Exercise objective:
Go through the entries below, tally each line with the string "their", and give the final number by itself.

Data supplied:
▬▬▬▬▬▬
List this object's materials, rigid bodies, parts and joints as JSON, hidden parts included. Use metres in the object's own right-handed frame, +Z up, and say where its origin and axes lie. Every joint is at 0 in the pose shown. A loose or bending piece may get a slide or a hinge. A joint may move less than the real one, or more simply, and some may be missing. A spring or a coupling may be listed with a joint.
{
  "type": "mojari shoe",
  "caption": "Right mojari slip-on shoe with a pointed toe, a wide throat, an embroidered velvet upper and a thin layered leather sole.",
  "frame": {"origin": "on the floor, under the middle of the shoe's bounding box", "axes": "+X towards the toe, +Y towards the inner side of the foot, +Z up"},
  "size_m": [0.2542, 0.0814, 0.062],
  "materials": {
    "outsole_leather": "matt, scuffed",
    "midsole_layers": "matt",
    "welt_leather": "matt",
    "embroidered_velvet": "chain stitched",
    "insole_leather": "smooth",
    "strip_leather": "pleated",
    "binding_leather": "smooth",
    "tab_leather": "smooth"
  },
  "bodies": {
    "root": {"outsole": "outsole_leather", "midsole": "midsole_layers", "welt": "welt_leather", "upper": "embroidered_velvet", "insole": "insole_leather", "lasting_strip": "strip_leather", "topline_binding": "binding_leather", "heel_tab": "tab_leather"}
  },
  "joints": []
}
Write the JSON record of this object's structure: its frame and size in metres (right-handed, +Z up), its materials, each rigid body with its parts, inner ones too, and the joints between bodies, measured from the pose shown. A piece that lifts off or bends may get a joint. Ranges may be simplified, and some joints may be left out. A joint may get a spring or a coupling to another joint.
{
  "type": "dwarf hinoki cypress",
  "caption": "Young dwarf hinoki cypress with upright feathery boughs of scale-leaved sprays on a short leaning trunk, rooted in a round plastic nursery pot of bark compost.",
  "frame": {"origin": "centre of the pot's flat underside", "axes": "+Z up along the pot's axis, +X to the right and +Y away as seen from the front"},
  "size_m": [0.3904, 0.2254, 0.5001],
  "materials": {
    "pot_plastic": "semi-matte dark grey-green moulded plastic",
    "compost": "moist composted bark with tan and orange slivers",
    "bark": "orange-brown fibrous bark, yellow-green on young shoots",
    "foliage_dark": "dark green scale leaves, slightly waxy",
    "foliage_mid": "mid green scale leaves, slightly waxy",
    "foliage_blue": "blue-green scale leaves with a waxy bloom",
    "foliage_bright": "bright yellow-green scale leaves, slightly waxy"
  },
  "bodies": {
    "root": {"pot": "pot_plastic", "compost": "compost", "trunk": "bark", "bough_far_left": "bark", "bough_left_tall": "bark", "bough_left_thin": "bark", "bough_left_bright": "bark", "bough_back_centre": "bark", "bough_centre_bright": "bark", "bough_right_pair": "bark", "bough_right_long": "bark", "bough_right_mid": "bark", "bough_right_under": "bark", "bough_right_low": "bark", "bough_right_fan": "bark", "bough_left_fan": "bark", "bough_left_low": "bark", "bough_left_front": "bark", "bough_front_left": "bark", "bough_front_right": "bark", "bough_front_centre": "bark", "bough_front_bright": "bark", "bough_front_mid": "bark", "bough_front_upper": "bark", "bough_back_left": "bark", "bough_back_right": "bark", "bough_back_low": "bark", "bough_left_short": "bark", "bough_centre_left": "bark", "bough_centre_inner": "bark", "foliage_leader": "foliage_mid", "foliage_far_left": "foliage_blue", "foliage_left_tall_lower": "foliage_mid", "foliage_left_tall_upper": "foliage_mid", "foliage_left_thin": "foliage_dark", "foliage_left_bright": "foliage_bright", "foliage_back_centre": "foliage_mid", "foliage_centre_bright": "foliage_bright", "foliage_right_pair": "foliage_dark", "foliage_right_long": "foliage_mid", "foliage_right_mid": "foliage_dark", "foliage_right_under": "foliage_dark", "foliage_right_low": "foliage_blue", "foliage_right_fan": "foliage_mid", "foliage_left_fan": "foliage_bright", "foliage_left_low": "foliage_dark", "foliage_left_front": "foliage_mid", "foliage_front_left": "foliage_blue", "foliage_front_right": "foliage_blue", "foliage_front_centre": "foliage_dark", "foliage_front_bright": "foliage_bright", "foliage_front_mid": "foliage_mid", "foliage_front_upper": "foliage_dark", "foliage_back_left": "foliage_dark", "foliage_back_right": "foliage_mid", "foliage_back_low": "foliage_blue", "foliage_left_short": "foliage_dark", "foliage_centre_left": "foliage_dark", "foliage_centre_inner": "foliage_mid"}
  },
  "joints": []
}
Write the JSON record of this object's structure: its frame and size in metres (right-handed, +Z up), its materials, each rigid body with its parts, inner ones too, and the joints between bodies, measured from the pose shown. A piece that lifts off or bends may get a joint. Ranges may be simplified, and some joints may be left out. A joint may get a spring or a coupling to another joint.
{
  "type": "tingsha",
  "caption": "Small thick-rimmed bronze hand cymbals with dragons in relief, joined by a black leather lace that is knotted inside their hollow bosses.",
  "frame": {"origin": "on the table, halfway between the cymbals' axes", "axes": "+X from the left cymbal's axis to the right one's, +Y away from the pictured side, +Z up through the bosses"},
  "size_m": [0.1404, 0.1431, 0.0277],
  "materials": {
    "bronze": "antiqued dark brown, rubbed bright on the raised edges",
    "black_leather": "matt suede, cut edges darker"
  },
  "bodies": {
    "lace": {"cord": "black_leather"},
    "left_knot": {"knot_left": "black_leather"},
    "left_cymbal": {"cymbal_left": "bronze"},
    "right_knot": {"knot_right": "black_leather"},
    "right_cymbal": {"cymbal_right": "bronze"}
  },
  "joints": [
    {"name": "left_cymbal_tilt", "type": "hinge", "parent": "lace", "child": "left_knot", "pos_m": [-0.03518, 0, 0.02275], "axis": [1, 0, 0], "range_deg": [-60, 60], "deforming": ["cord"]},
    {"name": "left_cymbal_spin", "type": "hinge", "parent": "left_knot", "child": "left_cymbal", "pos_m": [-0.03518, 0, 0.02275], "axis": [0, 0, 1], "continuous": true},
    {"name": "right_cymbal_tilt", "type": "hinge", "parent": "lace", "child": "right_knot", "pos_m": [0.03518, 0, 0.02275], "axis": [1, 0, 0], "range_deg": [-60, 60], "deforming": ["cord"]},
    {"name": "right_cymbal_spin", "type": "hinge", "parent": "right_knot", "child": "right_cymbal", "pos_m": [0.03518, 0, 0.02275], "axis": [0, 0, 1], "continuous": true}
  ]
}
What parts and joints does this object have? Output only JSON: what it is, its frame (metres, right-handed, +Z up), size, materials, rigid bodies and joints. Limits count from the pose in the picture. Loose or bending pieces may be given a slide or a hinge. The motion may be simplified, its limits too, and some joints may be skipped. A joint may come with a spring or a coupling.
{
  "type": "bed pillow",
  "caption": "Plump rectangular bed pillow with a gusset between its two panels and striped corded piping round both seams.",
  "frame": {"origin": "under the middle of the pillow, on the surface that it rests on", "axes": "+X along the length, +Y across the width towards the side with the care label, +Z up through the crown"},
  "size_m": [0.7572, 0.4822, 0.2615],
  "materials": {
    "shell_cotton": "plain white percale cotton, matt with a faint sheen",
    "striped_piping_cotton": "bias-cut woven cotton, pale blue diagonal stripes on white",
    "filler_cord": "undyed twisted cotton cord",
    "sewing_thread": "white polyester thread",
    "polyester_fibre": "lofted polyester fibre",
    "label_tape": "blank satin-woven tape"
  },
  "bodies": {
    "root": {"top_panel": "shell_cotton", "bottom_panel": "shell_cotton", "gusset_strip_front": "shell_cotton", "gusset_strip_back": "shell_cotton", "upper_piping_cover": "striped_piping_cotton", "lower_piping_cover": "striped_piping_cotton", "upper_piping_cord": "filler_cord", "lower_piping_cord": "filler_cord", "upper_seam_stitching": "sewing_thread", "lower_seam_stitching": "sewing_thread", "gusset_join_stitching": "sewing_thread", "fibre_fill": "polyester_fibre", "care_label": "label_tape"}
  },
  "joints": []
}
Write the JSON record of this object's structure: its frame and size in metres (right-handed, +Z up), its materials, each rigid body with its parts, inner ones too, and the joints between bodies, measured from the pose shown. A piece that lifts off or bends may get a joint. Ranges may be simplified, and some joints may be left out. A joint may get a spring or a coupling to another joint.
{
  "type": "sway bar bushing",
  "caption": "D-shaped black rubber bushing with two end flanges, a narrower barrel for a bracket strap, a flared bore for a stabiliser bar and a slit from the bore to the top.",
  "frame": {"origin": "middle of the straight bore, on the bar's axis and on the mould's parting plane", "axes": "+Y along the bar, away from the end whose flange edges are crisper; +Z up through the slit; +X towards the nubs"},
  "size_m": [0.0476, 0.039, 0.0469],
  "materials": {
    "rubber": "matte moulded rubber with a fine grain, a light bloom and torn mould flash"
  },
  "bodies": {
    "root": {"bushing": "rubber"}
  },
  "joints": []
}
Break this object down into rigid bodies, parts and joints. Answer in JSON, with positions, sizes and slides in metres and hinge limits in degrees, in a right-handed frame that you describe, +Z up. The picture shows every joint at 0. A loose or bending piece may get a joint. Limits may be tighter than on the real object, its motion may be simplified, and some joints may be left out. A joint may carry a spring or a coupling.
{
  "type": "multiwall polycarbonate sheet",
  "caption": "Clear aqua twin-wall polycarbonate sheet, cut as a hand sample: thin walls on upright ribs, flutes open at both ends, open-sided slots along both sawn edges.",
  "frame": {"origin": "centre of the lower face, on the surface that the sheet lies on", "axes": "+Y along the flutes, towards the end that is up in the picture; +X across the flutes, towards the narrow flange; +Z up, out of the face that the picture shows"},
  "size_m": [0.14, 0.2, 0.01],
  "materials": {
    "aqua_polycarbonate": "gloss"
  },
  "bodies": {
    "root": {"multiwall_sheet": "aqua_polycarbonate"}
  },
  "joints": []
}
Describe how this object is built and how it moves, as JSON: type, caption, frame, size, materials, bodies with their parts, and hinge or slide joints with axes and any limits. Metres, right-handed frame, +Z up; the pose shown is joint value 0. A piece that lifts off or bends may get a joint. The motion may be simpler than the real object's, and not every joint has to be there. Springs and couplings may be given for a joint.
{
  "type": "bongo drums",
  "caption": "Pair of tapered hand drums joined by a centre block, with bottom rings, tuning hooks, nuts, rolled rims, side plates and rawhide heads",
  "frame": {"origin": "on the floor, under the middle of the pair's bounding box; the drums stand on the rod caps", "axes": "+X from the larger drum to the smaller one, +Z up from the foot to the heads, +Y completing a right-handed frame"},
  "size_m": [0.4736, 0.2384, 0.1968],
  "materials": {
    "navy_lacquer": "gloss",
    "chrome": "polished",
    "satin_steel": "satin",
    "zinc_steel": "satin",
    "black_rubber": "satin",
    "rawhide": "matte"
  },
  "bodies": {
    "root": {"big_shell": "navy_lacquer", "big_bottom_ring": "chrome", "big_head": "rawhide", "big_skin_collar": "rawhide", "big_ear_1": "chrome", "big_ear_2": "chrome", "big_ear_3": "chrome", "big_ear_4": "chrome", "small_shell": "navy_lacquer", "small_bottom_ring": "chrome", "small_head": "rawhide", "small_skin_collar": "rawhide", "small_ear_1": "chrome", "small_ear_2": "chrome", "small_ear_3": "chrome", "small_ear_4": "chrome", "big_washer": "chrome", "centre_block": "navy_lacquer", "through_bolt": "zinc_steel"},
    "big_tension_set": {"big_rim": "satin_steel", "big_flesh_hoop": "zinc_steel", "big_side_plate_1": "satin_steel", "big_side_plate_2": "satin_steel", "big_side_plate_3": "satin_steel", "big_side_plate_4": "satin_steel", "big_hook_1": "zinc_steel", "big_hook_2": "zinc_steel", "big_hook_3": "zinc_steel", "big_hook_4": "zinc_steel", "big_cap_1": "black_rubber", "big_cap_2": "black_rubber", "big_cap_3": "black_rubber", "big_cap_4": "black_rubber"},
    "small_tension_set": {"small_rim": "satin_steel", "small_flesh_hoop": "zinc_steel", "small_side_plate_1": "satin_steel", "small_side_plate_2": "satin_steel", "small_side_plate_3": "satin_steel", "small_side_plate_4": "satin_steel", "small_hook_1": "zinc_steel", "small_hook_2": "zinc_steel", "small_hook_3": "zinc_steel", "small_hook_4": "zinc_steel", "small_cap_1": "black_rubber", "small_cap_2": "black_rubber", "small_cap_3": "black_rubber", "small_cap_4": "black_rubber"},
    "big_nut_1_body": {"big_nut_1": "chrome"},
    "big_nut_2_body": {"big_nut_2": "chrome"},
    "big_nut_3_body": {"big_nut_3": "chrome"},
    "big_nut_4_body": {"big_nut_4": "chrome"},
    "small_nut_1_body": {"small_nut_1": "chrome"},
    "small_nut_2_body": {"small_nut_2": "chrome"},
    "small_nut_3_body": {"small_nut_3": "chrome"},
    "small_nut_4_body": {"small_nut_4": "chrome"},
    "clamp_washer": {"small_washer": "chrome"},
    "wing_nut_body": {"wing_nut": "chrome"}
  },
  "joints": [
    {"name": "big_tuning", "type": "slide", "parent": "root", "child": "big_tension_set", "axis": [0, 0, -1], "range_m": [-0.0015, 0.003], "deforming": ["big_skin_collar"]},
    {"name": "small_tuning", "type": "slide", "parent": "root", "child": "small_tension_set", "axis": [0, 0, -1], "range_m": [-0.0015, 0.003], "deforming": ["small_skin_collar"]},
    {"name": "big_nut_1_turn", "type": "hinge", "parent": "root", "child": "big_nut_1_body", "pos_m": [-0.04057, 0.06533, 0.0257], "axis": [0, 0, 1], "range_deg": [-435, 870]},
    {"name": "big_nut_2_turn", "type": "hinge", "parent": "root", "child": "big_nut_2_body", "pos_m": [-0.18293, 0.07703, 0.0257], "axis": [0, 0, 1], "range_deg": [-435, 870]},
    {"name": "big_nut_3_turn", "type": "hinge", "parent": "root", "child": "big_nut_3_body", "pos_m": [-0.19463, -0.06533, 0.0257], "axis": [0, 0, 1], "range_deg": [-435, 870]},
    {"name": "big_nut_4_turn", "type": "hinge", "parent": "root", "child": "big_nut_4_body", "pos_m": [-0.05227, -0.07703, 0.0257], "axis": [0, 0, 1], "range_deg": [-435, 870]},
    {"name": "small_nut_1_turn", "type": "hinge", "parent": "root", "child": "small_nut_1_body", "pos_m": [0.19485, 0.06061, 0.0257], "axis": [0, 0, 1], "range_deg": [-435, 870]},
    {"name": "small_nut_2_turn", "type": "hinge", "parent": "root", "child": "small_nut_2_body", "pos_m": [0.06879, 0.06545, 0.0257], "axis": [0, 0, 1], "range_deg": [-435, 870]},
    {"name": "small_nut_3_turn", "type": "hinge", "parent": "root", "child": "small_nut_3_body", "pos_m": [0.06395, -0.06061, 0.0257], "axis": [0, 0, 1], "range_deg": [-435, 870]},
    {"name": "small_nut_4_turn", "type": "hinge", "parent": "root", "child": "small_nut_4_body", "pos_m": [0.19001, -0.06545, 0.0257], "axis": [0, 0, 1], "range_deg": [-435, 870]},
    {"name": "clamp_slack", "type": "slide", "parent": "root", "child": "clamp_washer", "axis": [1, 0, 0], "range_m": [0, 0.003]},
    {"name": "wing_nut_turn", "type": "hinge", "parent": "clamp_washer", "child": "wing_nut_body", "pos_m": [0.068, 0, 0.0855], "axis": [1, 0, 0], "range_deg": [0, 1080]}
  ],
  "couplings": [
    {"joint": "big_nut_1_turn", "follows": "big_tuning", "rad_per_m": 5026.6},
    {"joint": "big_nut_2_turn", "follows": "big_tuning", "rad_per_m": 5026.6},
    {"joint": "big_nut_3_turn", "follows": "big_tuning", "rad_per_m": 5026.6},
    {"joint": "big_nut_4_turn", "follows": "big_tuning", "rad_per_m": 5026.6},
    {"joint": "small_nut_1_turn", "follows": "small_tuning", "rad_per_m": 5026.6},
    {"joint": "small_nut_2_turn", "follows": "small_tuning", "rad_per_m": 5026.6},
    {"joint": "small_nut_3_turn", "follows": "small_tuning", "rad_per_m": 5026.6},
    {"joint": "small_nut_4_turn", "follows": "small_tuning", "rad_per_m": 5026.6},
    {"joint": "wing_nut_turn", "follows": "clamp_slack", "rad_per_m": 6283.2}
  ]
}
▬▬▬▬▬▬
Completed task:
2